» **Task directions**:
Check every line of the data below for the string "from", and copy the ones that hold it.

» **Supplied material**:
— start —
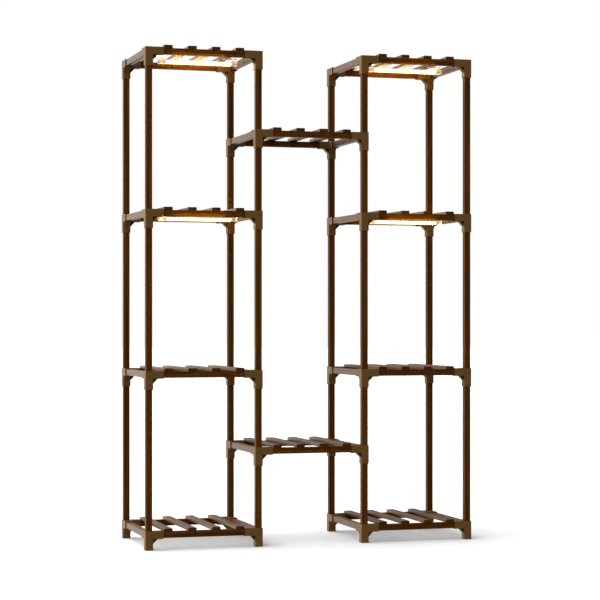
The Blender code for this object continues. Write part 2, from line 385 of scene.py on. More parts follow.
@dataclass(frozen=True)
class MouldedPlastic(Finish):
    """Olive-brown moulded plastic with a fine spark-eroded texture and slightly rubbed edges."""

    name: str = "moulded_plastic"
    body: Colour = (0.086, 0.0400, 0.0085, 1.0)
    shade: Colour = (0.070, 0.0315, 0.0062, 1.0)
    rubbed: Colour = (0.122, 0.0640, 0.0210, 1.0)
    clouds: Pattern = even(60.0, 3.0)
    flow: Pattern = Pattern((220.0, 220.0, 35.0))
    erosion: Pattern = even(1900.0, 2.0, 0.6)
    cloud_share: float = 0.6
    flow_share: float = 0.5
    cloud_band: Band = (0.35, 0.75)
    rub: float = 0.35
    cloud_rub: float = 0.4
    roughness: float = 0.38
    eroded_roughness: float = 0.10
    cloud_roughness: float = 0.04
    rubbed_gloss: float = 0.08
    eroded_relief: float = 0.7
    flow_relief: float = 0.3
    relief_strength: float = 0.30
    relief: float = 0.00012
    ior: float = 1.12

    def sockets(self, nodes: Nodes) -> Sockets:
        """Works out the clouded colour, the eroded texture and the rubbed edges.

        Args:
            nodes: the tree to build in.

        Returns:
            A value or a link for each socket of the Principled shader.
        """
        place = nodes.place()
        cloud = nodes.noise(place, self.clouds)
        flow = nodes.noise(place, self.flow)
        erosion = nodes.noise(place, self.erosion)
        edge = nodes.attribute("edge", "Fac")
        share = (cloud * self.cloud_share + flow * self.flow_share).ramp(*self.cloud_band)
        colour = nodes.blend(share, self.shade, self.body)
        height = erosion * self.eroded_relief + flow * self.flow_relief
        roughness = self.roughness + erosion * self.eroded_roughness - edge * self.rubbed_gloss
        return {
            "Base Color": nodes.blend(edge * (self.rub + cloud * self.cloud_rub), colour, self.rubbed),
            "Roughness": roughness + cloud * self.cloud_roughness,
            "Normal": nodes.bump(height, self.relief_strength, self.relief),
            "IOR": self.ior,
        }


@dataclass(frozen=True)
class ClearPlastic(Finish):
    """Clear moulded plastic of the light bars' hangers, faintly warm, with a painted glow, dim over its
    faces and warm at its rims, for the bar's light piped through it.
    """

    name: str = "clear_plastic"
    tints: tuple[Colour, Colour] = ((0.87, 0.76, 0.62, 1.0), (0.93, 0.84, 0.72, 1.0))
    face: Colour = (0.05, 0.03, 0.012, 1.0)
    rim_glow: Colour = (0.95, 0.66, 0.34, 1.0)
    rim_band: Band = (0.2, 0.8)
    painted_rim_glow: float = 0.08
    flow: Pattern = grained(60.0, 180.0)
    roughness: float = 0.05
    flow_roughness: float = 0.10
    relief_strength: float = 0.25
    relief: float = 0.0003
    transmission: float = 0.85
    ior: float = 1.46

    def sockets(self, nodes: Nodes) -> Sockets:
        """Works out the clear body and the painted glow at its rims.

        Args:
            nodes: the tree to build in.

        Returns:
            A value or a link for each socket of the Principled shader.
        """
        flow = nodes.noise(nodes.place(), self.flow)
        at_rim = nodes.attribute("edge", "Fac").ramp(*self.rim_band)
        return {
            "Base Color": nodes.blend(flow, *self.tints),
            "Roughness": self.roughness + flow * self.flow_roughness,
            "Normal": nodes.bump(flow, self.relief_strength, self.relief),
            # painted glow: a dim emission over the faces that turns warm and bright at the rounded rims,
            # for the bar's light piped to them
            "Emission Color": nodes.blend(at_rim, self.face, self.rim_glow),
            "Emission Strength": self.painted_rim_glow,
            "Transmission Weight": self.transmission,
            "IOR": self.ior,
        }


@dataclass(frozen=True)
class MilkyGlow(Finish):
    """Milky diffuser, lit from inside: brighter over each lamp chip and dimmer at the ends."""

    name: str = "milky_glow"
    tints: tuple[Colour, Colour] = ((0.80, 0.77, 0.70, 1.0), (0.84, 0.81, 0.74, 1.0))
    glows: tuple[Colour, Colour] = ((0.50, 0.30, 0.08, 1.0), (1.0, 0.78, 0.40, 1.0))
    clouds: Pattern = even(400.0)
    strength: float = 3.2
    chip_share: float = 0.14
    end_level: float = 0.72
    side_level: float = 0.90
    end_band: Band = (0.090, 0.109)
    side_band: Band = (0.6, 1.0)
    least_cloud: float = 0.96
    cloud_share: float = 0.08
    roughness: float = 0.32
    cloud_roughness: float = 0.10

    def sockets(self, nodes: Nodes) -> Sockets:
        """Works out the glow along and across the diffuser.

        Args:
            nodes: the tree to build in.

        Returns:
            A value or a link for each socket of the Principled shader.
        """
        run = nodes.attribute("run")
        along, across, _ = nodes.split(run)
        cloud = nodes.noise(run, self.clouds)
        chips = (along * (2 * math.pi / CHIP_PITCH)).wave()
        level = 1.0 - self.chip_share + chips * self.chip_share
        level = level * (self.least_cloud + cloud * self.cloud_share)
        level = level * along.size().ramp(*self.end_band, 1.0, self.end_level)
        level = level * across.size().ramp(*self.side_band, 1.0, self.side_level)
        return {
            "Base Color": nodes.blend(cloud, *self.tints),
            "Roughness": self.roughness + cloud * self.cloud_roughness,
            "Emission Color": nodes.blend(level, *self.glows),
            "Emission Strength": self.strength,
        }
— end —
» **Expected answer**:
The Blender code for this object continues. Write part 2, from line 385 of scene.py on. More parts follow.
    """Milky diffuser, lit from inside: brighter over each lamp chip and dimmer at the ends."""